═════ Stored data ═════
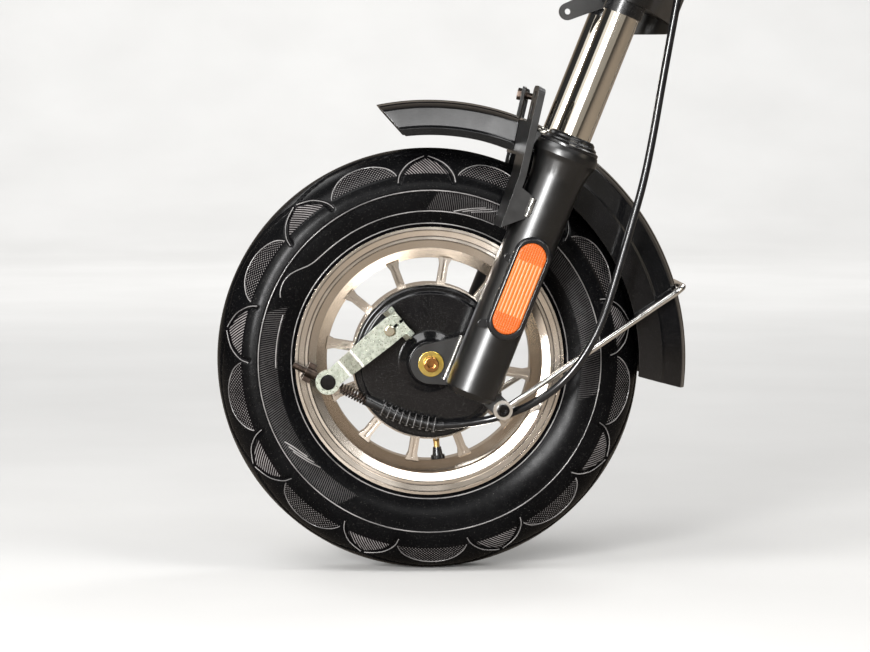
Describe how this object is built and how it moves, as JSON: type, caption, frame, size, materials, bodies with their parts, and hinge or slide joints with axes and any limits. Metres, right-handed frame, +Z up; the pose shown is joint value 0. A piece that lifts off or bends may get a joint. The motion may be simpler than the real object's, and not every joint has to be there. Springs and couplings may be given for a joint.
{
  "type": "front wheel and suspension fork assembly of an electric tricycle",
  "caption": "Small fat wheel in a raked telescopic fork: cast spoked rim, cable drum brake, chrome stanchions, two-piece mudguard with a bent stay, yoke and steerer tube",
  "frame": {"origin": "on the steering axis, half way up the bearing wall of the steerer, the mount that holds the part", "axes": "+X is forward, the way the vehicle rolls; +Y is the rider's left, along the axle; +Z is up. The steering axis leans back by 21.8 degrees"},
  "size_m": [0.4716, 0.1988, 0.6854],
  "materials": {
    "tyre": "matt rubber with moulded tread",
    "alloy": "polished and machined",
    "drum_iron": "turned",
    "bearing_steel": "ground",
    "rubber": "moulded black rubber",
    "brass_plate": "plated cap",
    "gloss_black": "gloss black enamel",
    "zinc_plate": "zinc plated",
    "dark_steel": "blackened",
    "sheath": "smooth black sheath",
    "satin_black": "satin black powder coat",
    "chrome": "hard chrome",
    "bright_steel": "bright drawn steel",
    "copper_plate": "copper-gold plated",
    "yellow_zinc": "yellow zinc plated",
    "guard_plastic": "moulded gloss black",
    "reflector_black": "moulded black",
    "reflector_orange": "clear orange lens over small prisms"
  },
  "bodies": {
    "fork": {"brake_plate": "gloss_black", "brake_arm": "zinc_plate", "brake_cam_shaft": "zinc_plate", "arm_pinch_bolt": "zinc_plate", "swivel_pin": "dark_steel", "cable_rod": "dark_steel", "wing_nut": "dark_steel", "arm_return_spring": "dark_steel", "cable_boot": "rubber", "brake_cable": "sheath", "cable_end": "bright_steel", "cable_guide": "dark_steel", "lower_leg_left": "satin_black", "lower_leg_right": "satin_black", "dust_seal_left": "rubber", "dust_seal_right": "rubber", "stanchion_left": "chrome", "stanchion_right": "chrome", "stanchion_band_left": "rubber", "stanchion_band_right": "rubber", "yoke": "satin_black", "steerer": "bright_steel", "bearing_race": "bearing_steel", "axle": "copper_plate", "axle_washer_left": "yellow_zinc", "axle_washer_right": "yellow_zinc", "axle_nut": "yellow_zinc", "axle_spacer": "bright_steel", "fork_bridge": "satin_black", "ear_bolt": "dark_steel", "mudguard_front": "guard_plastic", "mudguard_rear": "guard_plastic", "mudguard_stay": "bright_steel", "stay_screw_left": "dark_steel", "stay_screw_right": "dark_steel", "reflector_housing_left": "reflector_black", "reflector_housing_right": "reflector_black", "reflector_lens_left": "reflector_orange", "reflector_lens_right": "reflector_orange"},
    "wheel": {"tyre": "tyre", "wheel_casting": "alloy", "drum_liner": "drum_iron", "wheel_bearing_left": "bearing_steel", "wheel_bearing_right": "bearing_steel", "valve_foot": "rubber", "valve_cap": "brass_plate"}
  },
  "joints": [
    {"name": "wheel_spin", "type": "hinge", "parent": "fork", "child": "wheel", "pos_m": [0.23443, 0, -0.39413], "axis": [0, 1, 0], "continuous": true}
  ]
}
═════
▸ Exercise:
All of the lines above need to be given again exactly.

▸ Task answer:
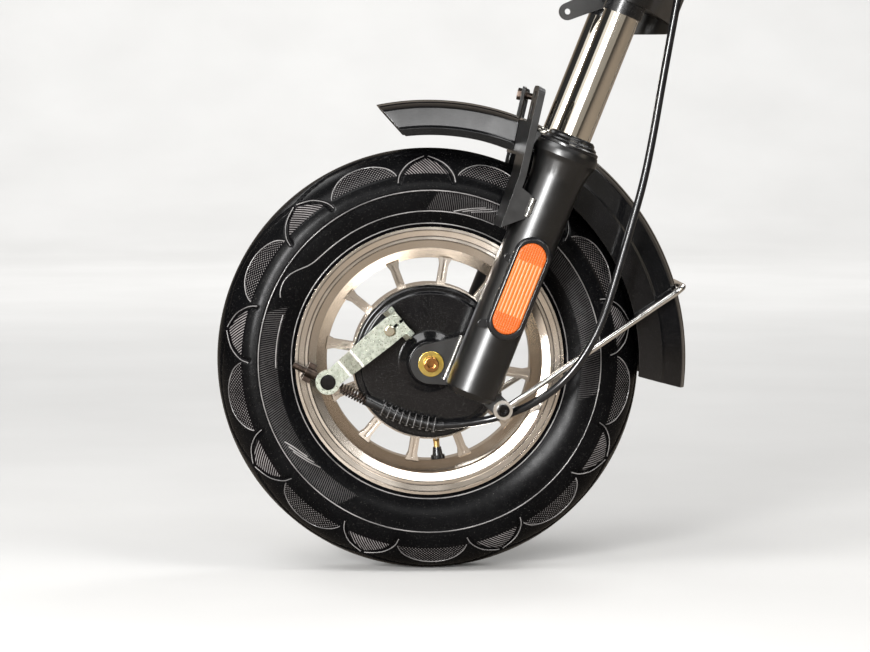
Describe how this object is built and how it moves, as JSON: type, caption, frame, size, materials, bodies with their parts, and hinge or slide joints with axes and any limits. Metres, right-handed frame, +Z up; the pose shown is joint value 0. A piece that lifts off or bends may get a joint. The motion may be simpler than the real object's, and not every joint has to be there. Springs and couplings may be given for a joint.
{
  "type": "front wheel and suspension fork assembly of an electric tricycle",
  "caption": "Small fat wheel in a raked telescopic fork: cast spoked rim, cable drum brake, chrome stanchions, two-piece mudguard with a bent stay, yoke and steerer tube",
  "frame": {"origin": "on the steering axis, half way up the bearing wall of the steerer, the mount that holds the part", "axes": "+X is forward, the way the vehicle rolls; +Y is the rider's left, along the axle; +Z is up. The steering axis leans back by 21.8 degrees"},
  "size_m": [0.4716, 0.1988, 0.6854],
  "materials": {
    "tyre": "matt rubber with moulded tread",
    "alloy": "polished and machined",
    "drum_iron": "turned",
    "bearing_steel": "ground",
    "rubber": "moulded black rubber",
    "brass_plate": "plated cap",
    "gloss_black": "gloss black enamel",
    "zinc_plate": "zinc plated",
    "dark_steel": "blackened",
    "sheath": "smooth black sheath",
    "satin_black": "satin black powder coat",
    "chrome": "hard chrome",
    "bright_steel": "bright drawn steel",
    "copper_plate": "copper-gold plated",
    "yellow_zinc": "yellow zinc plated",
    "guard_plastic": "moulded gloss black",
    "reflector_black": "moulded black",
    "reflector_orange": "clear orange lens over small prisms"
  },
  "bodies": {
    "fork": {"brake_plate": "gloss_black", "brake_arm": "zinc_plate", "brake_cam_shaft": "zinc_plate", "arm_pinch_bolt": "zinc_plate", "swivel_pin": "dark_steel", "cable_rod": "dark_steel", "wing_nut": "dark_steel", "arm_return_spring": "dark_steel", "cable_boot": "rubber", "brake_cable": "sheath", "cable_end": "bright_steel", "cable_guide": "dark_steel", "lower_leg_left": "satin_black", "lower_leg_right": "satin_black", "dust_seal_left": "rubber", "dust_seal_right": "rubber", "stanchion_left": "chrome", "stanchion_right": "chrome", "stanchion_band_left": "rubber", "stanchion_band_right": "rubber", "yoke": "satin_black", "steerer": "bright_steel", "bearing_race": "bearing_steel", "axle": "copper_plate", "axle_washer_left": "yellow_zinc", "axle_washer_right": "yellow_zinc", "axle_nut": "yellow_zinc", "axle_spacer": "bright_steel", "fork_bridge": "satin_black", "ear_bolt": "dark_steel", "mudguard_front": "guard_plastic", "mudguard_rear": "guard_plastic", "mudguard_stay": "bright_steel", "stay_screw_left": "dark_steel", "stay_screw_right": "dark_steel", "reflector_housing_left": "reflector_black", "reflector_housing_right": "reflector_black", "reflector_lens_left": "reflector_orange", "reflector_lens_right": "reflector_orange"},
    "wheel": {"tyre": "tyre", "wheel_casting": "alloy", "drum_liner": "drum_iron", "wheel_bearing_left": "bearing_steel", "wheel_bearing_right": "bearing_steel", "valve_foot": "rubber", "valve_cap": "brass_plate"}
  },
  "joints": [
    {"name": "wheel_spin", "type": "hinge", "parent": "fork", "child": "wheel", "pos_m": [0.23443, 0, -0.39413], "axis": [0, 1, 0], "continuous": true}
  ]
}